Class imbalance is known to cause uneven sensitivity across different groups [20, 21]. Common methods to address this issue include under-sampling and oversampling (such as synonym replacement [22], back-translation [23], and translation augmentation [24], as well as ensembling methods [20, 25]) techniques. Oversampling can lead to overfitting, where the model becomes overly specialized to the minority class and performs poorly on unseen data, especially in cases of highly skewed data distributions (e.g., our data with 9008/164/222 for group 0/1/2). Given these concerns, we opted for under-sampling techniques. However, under-sampling may result in the loss of valuable information from the majority class, particularly if the sampling process is biased. To address this, we developed five models using under-sampling for group 0 data, taking into account the variability introduced by the random under-sampling process, and selected the best model. The application of the under-sampling technique improved the sensitivity for group 0 without compromising the sensitivity for group 1 or group 2 in the validation dataset.

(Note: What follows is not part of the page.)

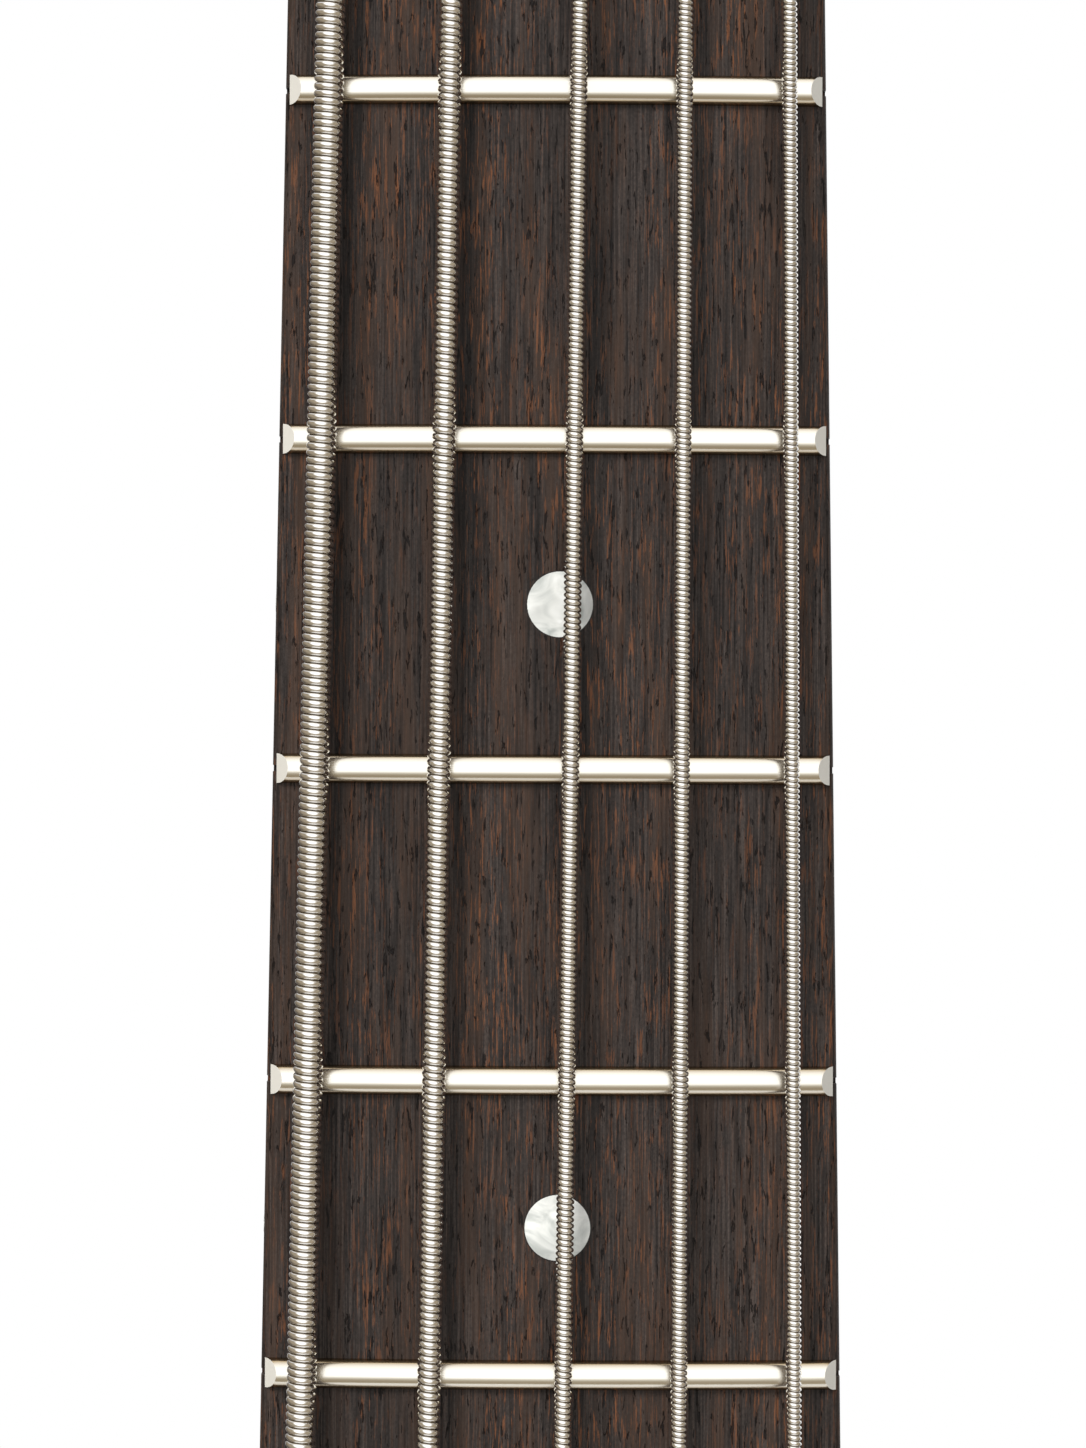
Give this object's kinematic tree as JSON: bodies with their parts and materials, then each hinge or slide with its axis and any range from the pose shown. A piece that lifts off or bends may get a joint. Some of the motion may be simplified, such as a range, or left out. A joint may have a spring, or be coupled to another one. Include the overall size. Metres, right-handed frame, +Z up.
{
  "type": "electric bass guitar",
  "caption": "Solid-body electric bass guitar with a bolt-on neck, open-gear tuning machines, round-wound strings, pickups, sliding bridge saddles and turning knobs.",
  "frame": {"origin": "on the centre line, at the nut end of the fingerboard, on the glue line between fingerboard and neck", "axes": "+Z up the neck towards the headstock's end, -Y out of the front of the fingerboard, +X to the thin-string side as seen from the front"},
  "size_m": [0.339, 0.0628, 1.1409],
  "materials": {
    "body_lacquer": "oiled walnut",
    "maple": "satin lacquer",
    "fingerboard_wood": "oiled",
    "bone": "polished",
    "fret_wire": "polished nickel silver",
    "string_steel": "round wound",
    "polished_hardware": "polished",
    "black_plastic": "satin"
  },
  "bodies": {
    "instrument": {"body": "body_lacquer", "neck": "maple", "fingerboard": "fingerboard_wood", "nut": "bone", "fret_01": "fret_wire", "fret_02": "fret_wire", "fret_03": "fret_wire", "fret_04": "fret_wire", "fret_05": "fret_wire", "fret_06": "fret_wire", "fret_07": "fret_wire", "fret_08": "fret_wire", "fret_09": "fret_wire", "fret_10": "fret_wire", "fret_11": "fret_wire", "fret_12": "fret_wire", "fret_13": "fret_wire", "fret_14": "fret_wire", "fret_15": "fret_wire", "fret_16": "fret_wire", "fret_17": "fret_wire", "fret_18": "fret_wire", "fret_19": "fret_wire", "fret_20": "fret_wire", "string_b": "string_steel", "string_e": "string_steel", "string_a": "string_steel", "string_d": "string_steel", "string_g": "string_steel", "tuner_plate_b": "polished_hardware", "tuner_plate_e": "polished_hardware", "tuner_plate_a": "polished_hardware", "tuner_plate_d": "polished_hardware", "tuner_plate_g": "polished_hardware", "bridge_plate": "polished_hardware", "control_cover": "black_plastic", "output_jack": "polished_hardware", "neck_plate": "polished_hardware", "strap_button_tail": "polished_hardware", "strap_button_horn": "polished_hardware"},
    "key_b": {"tuner_key_b": "polished_hardware"},
    "post_b": {"tuner_post_b": "polished_hardware"},
    "key_e": {"tuner_key_e": "polished_hardware"},
    "post_e": {"tuner_post_e": "polished_hardware"},
    "key_a": {"tuner_key_a": "polished_hardware"},
    "post_a": {"tuner_post_a": "polished_hardware"},
    "key_d": {"tuner_key_d": "polished_hardware"},
    "post_d": {"tuner_post_d": "polished_hardware"},
    "key_g": {"tuner_key_g": "polished_hardware"},
    "post_g": {"tuner_post_g": "polished_hardware"},
    "volume_knob": {"knob_volume": "polished_hardware"},
    "balance_knob": {"knob_balance": "polished_hardware"},
    "tone_knob": {"knob_tone": "polished_hardware"},
    "saddle_b_block": {"saddle_b": "polished_hardware"},
    "saddle_e_block": {"saddle_e": "polished_hardware"},
    "saddle_a_block": {"saddle_a": "polished_hardware"},
    "saddle_d_block": {"saddle_d": "polished_hardware"},
    "saddle_g_block": {"saddle_g": "polished_hardware"},
    "neck_pickup": {"pickup_neck": "black_plastic"},
    "bridge_pickup": {"pickup_bridge": "black_plastic"}
  },
  "joints": [
    {"name": "key_b_turn", "type": "hinge", "parent": "instrument", "child": "key_b", "pos_m": [-0.0305, 0.02652, 0.03433], "axis": [1, 0, 0], "continuous": true},
    {"name": "post_b_turn", "type": "hinge", "parent": "instrument", "child": "post_b", "pos_m": [-0.0305, 0.00781, 0.05032], "axis": [0, -0.9848, 0.1736], "continuous": true},
    {"name": "key_e_turn", "type": "hinge", "parent": "instrument", "child": "key_e", "pos_m": [-0.0305, 0.03434, 0.07864], "axis": [1, 0, 0], "continuous": true},
    {"name": "post_e_turn", "type": "hinge", "parent": "instrument", "child": "post_e", "pos_m": [-0.0305, 0.01563, 0.09463], "axis": [0, -0.9848, 0.1736], "continuous": true},
    {"name": "key_a_turn", "type": "hinge", "parent": "instrument", "child": "key_a", "pos_m": [-0.0305, 0.04215, 0.12296], "axis": [1, 0, 0], "continuous": true},
    {"name": "post_a_turn", "type": "hinge", "parent": "instrument", "child": "post_a", "pos_m": [-0.0305, 0.02344, 0.13895], "axis": [0, -0.9848, 0.1736], "continuous": true},
    {"name": "key_d_turn", "type": "hinge", "parent": "instrument", "child": "key_d", "pos_m": [0.0305, 0.03781, 0.09834], "axis": [1, 0, 0], "continuous": true},
    {"name": "post_d_turn", "type": "hinge", "parent": "instrument", "child": "post_d", "pos_m": [0.0305, 0.0191, 0.11433], "axis": [0, -0.9848, 0.1736], "continuous": true},
    {"name": "key_g_turn", "type": "hinge", "parent": "instrument", "child": "key_g", "pos_m": [0.0305, 0.02999, 0.05402], "axis": [1, 0, 0], "continuous": true},
    {"name": "post_g_turn", "type": "hinge", "parent": "instrument", "child": "post_g", "pos_m": [0.0305, 0.01129, 0.07001], "axis": [0, -0.9848, 0.1736], "continuous": true},
    {"name": "volume_knob_turn", "type": "hinge", "parent": "instrument", "child": "volume_knob", "pos_m": [0.092, 0.0032, -0.7896], "axis": [0, -1, 0], "range_deg": [-150, 150]},
    {"name": "balance_knob_turn", "type": "hinge", "parent": "instrument", "child": "balance_knob", "pos_m": [0.108, 0.0032, -0.8236], "axis": [0, -1, 0], "range_deg": [-150, 150]},
    {"name": "tone_knob_turn", "type": "hinge", "parent": "instrument", "child": "tone_knob", "pos_m": [0.118, 0.0032, -0.8606], "axis": [0, -1, 0], "range_deg": [-150, 150]},
    {"name": "saddle_b_slide", "type": "slide", "parent": "instrument", "child": "saddle_b_block", "axis": [0, 0, 1], "range_m": [0, 0.008]},
    {"name": "saddle_e_slide", "type": "slide", "parent": "instrument", "child": "saddle_e_block", "axis": [0, 0, 1], "range_m": [0, 0.008]},
    {"name": "saddle_a_slide", "type": "slide", "parent": "instrument", "child": "saddle_a_block", "axis": [0, 0, 1], "range_m": [0, 0.008]},
    {"name": "saddle_d_slide", "type": "slide", "parent": "instrument", "child": "saddle_d_block", "axis": [0, 0, 1], "range_m": [0, 0.008]},
    {"name": "saddle_g_slide", "type": "slide", "parent": "instrument", "child": "saddle_g_block", "axis": [0, 0, 1], "range_m": [0, 0.008]},
    {"name": "neck_pickup_slide", "type": "slide", "parent": "instrument", "child": "neck_pickup", "axis": [0, -1, 0], "range_m": [-0.002, 0.002]},
    {"name": "bridge_pickup_slide", "type": "slide", "parent": "instrument", "child": "bridge_pickup", "axis": [0, -1, 0], "range_m": [-0.002, 0.002]}
  ],
  "couplings": [
    {"joint": "post_b_turn", "follows": "key_b_turn", "ratio": -0.05},
    {"joint": "post_e_turn", "follows": "key_e_turn", "ratio": -0.05},
    {"joint": "post_a_turn", "follows": "key_a_turn", "ratio": -0.05},
    {"joint": "post_d_turn", "follows": "key_d_turn", "ratio": -0.05},
    {"joint": "post_g_turn", "follows": "key_g_turn", "ratio": -0.05}
  ]
}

As for data extraction, we used the keyword “metastasis” instead of “bone metastasis” and included all cases regardless of their association with cancer, provided there was adequate information to classify the status of bone metastasis. The reason for using “metastasis” rather than “bone metastasis” is that bone metastasis is sometimes described using terms like “vertebral metastasis,” which we interpreted as bone metastasis in context. By using the broader keyword “metastasis,” we were able to capture a wider range of relevant cases, which we believe was crucial for developing a robust model. This approach allowed us to include diverse terms related to bone metastasis, enhancing the model’s applicability and accuracy.

This study has some limitations. First, the model was developed and evaluated exclusively with our institutional dataset; thus, its performance on external datasets remains unknown. However, notably, our study primarily aimed not to present a model directly applicable to external institutions. Instead, we aim to demonstrate that high performance customized LLMs can be easily developed within each institution. This study’s dataset included a broad spectrum of cancers, considering our hospital’s role as a core center of medical science and care. Additionally, the achievement of high performance despite such diversity adds a positive aspect to the feasibility of this approach. Second, our model considered only size change for the criteria of impeding bone metastasis and did not consider other possible important risk factors for SREs such as site, type (lytic, blastic, or mixed) of the lesion, cortical involvement, and systemic treatment causing osteoporosis, such as hormone therapy, chemotherapy, and steroids [2, 26, 27]. The future work should consider the factor to further stratify the risk of SREs. Third, we used the BERT Japanese model as our LLM. Recognizing that our results may not necessarily extend to other languages is crucial, considering the potential variability in model performance across different languages. Finally, the sensitivity of progressive bone metastasis was 0.947, indicating that not all cases were successfully identified. Caution is warranted when considering model application in practical clinical situations.

Conclusion

The fine-tuned large language model effectively extracts not only bone metastasis but also progressive bone metastasis from the picture archiving and communication system. Its performance is comparable or slightly lower when compared to manual annotation, yet the performance is acceptable and the inference time is significantly faster. The fine-tuned LLM exhibits promising potential for application in clinical settings as an alerting system, contributing to serious skeletal-related event prevention.